Re: Probable key factor in the outage - "IBM mainframes don't fail!"
> If properly implemented, that should never happen.
I hope to God you're never implementing systems I have to rely on.
Let me guess, your code also has lots of:
/* We can never get here */
return;
> Much like if you were to call your Director at three in the morning to tell them that the RAC cluster is down because a server failed, they would say "But it's a RAC cluster.....?"
And we all know that RAC clusters never, ever, go down. It's amazing that Oracle even bothers to sell support for them isn't it?
Re: Probable key factor in the outage - "IBM mainframes don't fail!"
"I have called directors at three in the morning to tell them the bizz is swimming in the brown stuff because we have had a mainframe stop/pop/do-the-unexpected"

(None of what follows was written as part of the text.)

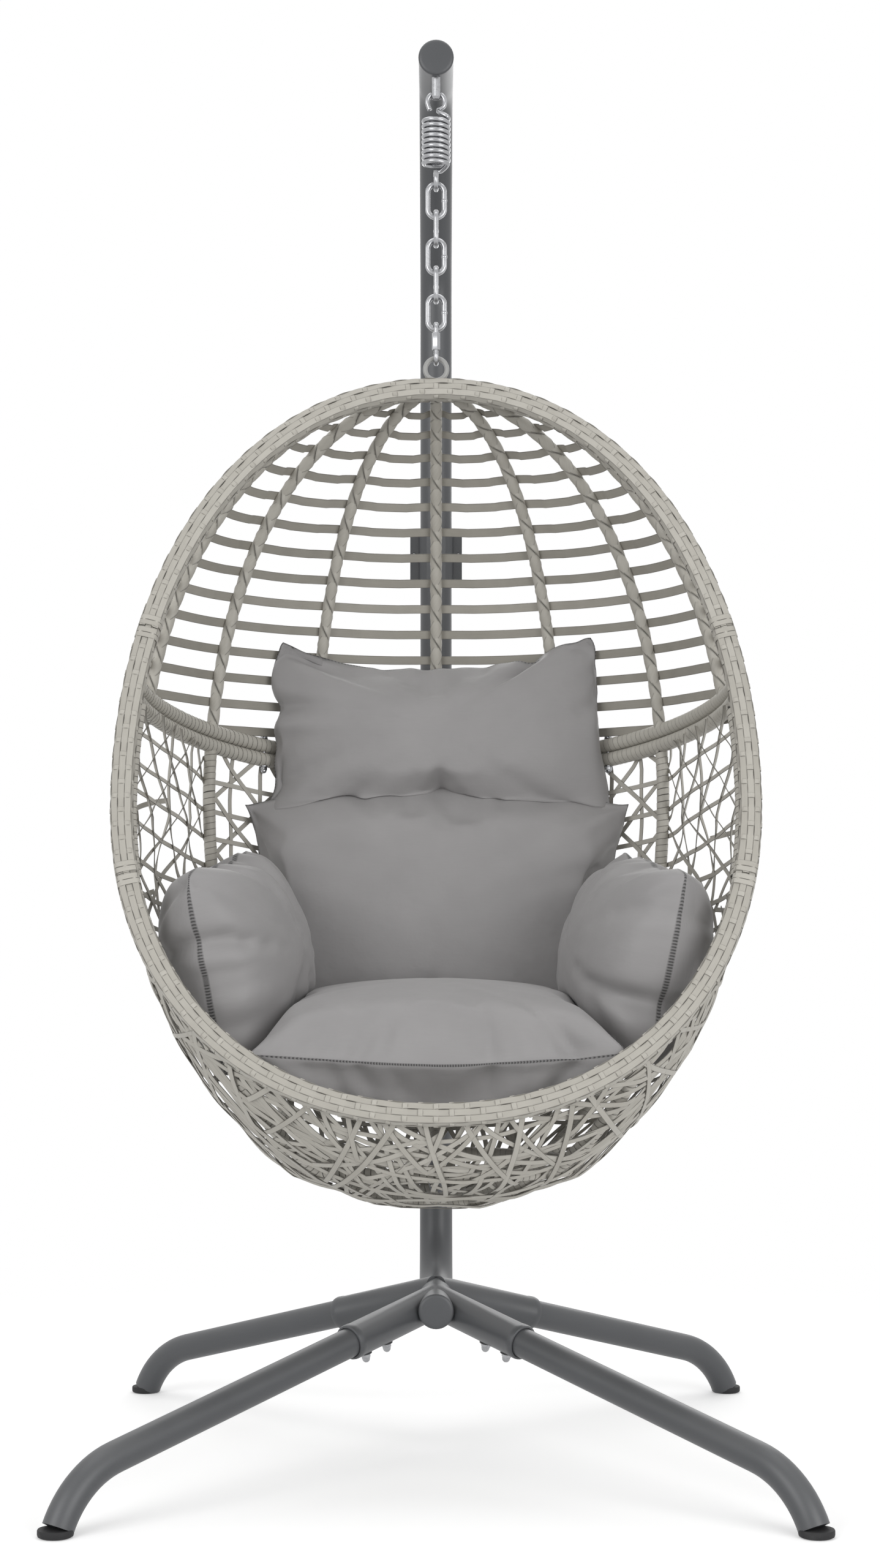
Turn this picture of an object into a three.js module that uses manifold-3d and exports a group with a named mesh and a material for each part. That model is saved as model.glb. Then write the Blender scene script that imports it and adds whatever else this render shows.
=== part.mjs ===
// A hanging egg chair: a bent steel pole on four legs, a spring and chain, and a woven basket with cushions.
// Millimetres, +Z up. The front of the chair faces -Y. The origin is on the floor, midway between the four feet.
import * as THREE from "three";
import { mergeVertices } from "three/addons/utils/BufferGeometryUtils.js";
import Module from "manifold-3d";

// ---- Driving dimensions ----
const CLEARANCE = 0.3; // between touching pieces

const POLE_RADIUS = 24;
const POLE_WALL = 2;
const POLE_REAR_Y = 365; // the upright part of the pole
const POLE_FRONT_Y = -12; // where the top end stops
const TOP_BEND_RADIUS = 120;
const TOP_SLOPE_LENGTH = 200; // the straight stretch at 45 degrees
const POLE_JOINT_Z = 1297; // where the upper pole meets the lower one
const NECK_LENGTH = 90; // the swaged neck inside the upper pole
const LOWER_STRAIGHT = 250;
const LOWER_LEAN_DEG = 10;
const LOWER_LEAN_RADIUS = 1200;
const HUB_BEND_RADIUS = 110;
const HUB_Z = 200; // centreline of the level bottom end
const HUB_FRONT_Y = -14;
const CAP_THICKNESS = 6;
const CAP_LIP = 0.4; // how far a pole cap stands over the tube

const CLAMP_HEIGHT = 78;
const CLAMP_WALL = 4;
const CLAMP_FLANGE = 11; // how far each flange reaches past the shell
const CLAMP_GAP = 6; // between the two half shells
const CLAMP_BOLT_RADIUS = 4;

const SOCKET_RADIUS = 23.5;
const SOCKET_REACH = 180; // from the hub line to the socket's mouth
const SOCKET_FRONT_Y = 50;
const SOCKET_REAR_Y = 130;
const SOCKET_Z = 205;
const LEG_RADIUS = 20;
const LEG_WALL = 1.8;
const LEG_INSERT = 85; // length of leg inside its socket
const LEG_BEND_RADIUS = 126;
const FOOT_SPREAD = 455; // foot centre from the middle, both ways
const FOOT_FLARE_DEG = 20; // from the vertical
const FOOT_CAP_HEIGHT = 9;
const FOOT_CAP_RADIUS = 22;
const LEG_BOLT_REACH = [110, 152];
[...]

There was time when the Director would of called you to ask why they had to get the news of a fault from IBM and not their own IT organisation...
Either IBM customer service has gone down hill or they've decided it's better business to be friends with the IT organisation.
Re: Roland6 Re: Probable key factor in the outage - "IBM mainframes don't fail!"
".....There was time when the Director would of called you to ask why they had to get the news of a fault from IBM and not their own IT organisation..." If you're implying the typical IBM response was to worry about cuddling up to senior management rather than fixing the problem then nothing has changed. But you should also know it is the first rule of BOFHdom that you should always know more than those above you. Dial-home services and the like should always have the BOFH as contact so you are in control of the flow of information uphill, so as to make sure that when the brown stuff comes rolling downhill it is not on your side. Your role has probably already been short-listed for being outsourced if you haven't mastered such basics.
Re: ...was simply down to people getting past that inertia.
A well placed kick with a steel toed boot might help!